TASK TO COMPLETE: Check each line for the word "scene" and give how many have it. Say nothing else.

※ ※ ※

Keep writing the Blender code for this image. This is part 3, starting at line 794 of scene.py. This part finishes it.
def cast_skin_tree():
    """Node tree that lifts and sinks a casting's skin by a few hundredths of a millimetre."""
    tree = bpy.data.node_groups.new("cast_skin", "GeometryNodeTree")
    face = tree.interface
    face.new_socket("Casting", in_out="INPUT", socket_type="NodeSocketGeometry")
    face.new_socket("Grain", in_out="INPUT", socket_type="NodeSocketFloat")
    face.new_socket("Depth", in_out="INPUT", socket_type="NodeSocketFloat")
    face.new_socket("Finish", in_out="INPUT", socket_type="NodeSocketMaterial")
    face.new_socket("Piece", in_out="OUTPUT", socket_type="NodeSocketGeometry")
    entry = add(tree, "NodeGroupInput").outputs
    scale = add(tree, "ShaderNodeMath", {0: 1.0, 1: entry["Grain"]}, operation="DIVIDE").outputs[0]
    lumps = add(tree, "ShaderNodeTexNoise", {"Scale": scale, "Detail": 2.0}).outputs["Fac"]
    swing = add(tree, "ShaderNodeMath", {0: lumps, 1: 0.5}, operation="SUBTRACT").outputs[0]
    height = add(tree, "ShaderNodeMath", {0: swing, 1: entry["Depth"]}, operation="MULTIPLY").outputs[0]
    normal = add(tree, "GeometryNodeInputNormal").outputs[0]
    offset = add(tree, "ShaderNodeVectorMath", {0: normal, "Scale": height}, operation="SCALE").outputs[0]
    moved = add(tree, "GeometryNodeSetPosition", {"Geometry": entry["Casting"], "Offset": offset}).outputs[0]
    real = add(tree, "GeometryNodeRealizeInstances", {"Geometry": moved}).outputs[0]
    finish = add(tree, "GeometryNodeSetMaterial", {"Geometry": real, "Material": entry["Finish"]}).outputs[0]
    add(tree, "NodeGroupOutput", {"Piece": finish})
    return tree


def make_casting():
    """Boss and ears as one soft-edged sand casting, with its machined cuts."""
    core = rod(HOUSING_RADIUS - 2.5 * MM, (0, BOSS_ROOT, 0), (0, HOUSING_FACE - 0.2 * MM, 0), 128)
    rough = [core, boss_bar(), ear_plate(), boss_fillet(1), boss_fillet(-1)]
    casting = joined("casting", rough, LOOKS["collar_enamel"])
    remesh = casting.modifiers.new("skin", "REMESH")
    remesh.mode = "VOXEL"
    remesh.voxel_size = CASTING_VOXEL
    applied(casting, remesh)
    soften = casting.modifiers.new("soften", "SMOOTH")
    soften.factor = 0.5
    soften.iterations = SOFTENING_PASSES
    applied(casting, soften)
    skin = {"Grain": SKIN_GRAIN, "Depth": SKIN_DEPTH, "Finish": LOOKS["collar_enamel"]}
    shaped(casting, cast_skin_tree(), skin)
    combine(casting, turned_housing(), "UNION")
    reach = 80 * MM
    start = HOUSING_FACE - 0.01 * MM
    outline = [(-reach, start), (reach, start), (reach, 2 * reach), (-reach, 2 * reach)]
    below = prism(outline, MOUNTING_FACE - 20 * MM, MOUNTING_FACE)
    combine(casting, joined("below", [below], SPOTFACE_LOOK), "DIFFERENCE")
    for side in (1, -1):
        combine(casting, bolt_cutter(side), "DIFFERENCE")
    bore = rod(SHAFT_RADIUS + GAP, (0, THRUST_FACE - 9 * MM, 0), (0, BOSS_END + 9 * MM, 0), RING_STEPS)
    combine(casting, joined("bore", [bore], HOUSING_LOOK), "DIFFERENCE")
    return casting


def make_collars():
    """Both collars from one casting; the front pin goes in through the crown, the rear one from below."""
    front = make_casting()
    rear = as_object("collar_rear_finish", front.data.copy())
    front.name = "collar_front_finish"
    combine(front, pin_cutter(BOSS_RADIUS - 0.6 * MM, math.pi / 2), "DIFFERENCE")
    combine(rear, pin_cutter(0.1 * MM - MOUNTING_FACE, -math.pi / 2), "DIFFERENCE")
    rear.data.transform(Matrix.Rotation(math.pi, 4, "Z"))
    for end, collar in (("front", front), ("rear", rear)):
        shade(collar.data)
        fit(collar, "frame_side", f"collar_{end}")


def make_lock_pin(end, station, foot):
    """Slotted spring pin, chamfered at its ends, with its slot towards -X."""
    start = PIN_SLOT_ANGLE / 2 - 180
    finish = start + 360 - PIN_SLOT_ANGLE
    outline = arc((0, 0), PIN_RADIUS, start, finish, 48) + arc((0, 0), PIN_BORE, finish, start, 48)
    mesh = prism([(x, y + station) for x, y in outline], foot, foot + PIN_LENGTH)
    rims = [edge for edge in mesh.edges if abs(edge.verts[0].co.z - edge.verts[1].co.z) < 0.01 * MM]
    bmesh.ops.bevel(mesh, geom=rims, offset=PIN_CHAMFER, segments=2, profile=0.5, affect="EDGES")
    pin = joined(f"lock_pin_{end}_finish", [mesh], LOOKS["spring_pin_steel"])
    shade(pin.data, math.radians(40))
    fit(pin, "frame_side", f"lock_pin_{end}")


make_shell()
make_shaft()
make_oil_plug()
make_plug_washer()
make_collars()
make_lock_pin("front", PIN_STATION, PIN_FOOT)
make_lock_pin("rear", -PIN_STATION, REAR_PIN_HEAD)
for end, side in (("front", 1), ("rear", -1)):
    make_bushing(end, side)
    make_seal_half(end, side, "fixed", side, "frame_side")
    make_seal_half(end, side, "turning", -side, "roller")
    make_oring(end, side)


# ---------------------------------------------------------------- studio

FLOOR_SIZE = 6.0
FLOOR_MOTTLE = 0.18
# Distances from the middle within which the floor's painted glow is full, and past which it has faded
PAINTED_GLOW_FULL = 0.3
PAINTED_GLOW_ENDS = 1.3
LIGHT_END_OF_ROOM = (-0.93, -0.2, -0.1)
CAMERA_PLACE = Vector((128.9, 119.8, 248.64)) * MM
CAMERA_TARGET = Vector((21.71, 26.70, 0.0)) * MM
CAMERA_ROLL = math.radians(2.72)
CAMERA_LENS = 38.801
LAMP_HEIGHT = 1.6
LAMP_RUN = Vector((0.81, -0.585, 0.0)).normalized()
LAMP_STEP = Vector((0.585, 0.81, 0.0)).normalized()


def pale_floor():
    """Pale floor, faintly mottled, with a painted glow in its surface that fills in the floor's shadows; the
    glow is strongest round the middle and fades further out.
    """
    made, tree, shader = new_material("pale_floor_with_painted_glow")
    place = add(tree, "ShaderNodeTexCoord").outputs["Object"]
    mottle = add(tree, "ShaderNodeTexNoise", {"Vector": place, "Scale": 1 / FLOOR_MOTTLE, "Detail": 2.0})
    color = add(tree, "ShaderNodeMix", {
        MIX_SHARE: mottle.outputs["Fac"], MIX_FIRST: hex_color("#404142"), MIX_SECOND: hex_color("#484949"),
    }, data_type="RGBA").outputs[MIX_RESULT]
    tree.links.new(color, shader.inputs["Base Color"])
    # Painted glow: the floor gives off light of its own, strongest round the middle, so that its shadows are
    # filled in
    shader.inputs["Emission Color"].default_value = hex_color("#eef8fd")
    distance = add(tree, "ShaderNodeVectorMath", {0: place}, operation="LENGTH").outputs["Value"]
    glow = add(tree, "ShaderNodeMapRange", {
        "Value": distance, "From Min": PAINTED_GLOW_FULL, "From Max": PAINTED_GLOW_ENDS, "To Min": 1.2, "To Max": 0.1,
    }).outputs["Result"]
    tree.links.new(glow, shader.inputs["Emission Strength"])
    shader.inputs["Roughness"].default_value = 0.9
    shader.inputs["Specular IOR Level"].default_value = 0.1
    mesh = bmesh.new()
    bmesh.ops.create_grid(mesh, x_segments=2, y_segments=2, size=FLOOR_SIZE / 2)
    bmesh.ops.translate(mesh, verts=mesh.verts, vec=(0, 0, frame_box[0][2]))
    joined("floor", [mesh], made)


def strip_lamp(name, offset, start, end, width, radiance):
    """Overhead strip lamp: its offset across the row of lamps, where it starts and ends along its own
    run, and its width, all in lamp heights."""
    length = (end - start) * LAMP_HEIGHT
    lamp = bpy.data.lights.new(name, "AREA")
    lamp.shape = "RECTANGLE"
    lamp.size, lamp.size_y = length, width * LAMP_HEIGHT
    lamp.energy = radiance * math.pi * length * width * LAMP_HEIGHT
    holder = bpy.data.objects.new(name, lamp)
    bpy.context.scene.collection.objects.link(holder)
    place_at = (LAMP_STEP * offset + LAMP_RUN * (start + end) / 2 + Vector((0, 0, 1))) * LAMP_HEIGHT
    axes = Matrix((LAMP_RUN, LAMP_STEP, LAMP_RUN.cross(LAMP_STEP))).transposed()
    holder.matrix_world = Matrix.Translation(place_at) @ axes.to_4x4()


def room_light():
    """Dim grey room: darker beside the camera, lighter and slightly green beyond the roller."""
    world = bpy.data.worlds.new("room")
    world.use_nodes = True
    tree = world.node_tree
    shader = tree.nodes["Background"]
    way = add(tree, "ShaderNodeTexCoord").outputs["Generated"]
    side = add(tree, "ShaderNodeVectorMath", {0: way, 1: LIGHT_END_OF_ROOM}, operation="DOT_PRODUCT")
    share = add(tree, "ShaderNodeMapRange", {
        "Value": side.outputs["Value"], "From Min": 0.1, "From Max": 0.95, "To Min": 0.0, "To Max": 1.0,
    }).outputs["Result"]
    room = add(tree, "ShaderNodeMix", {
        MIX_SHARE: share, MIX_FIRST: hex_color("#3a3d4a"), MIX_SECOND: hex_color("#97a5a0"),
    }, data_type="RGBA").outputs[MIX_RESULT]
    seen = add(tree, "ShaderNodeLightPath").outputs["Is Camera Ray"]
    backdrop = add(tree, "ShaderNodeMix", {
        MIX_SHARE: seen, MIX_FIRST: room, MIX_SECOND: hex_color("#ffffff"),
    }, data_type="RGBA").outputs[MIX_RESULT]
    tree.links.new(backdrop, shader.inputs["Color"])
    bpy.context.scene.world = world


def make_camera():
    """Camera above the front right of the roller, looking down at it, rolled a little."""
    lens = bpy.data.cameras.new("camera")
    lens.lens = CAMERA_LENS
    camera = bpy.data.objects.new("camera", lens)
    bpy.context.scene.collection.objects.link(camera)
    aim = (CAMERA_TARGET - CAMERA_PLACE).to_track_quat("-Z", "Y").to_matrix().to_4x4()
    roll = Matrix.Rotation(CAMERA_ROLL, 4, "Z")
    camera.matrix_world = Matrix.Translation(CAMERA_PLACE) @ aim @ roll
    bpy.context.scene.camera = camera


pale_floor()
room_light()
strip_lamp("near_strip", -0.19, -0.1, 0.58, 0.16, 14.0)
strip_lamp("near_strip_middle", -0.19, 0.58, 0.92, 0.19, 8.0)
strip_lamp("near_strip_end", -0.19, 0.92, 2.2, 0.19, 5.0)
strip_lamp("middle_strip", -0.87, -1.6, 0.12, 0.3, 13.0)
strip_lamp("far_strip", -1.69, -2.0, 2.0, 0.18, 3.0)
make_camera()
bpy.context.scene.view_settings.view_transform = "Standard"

※ ※ ※

THE RESULT: 6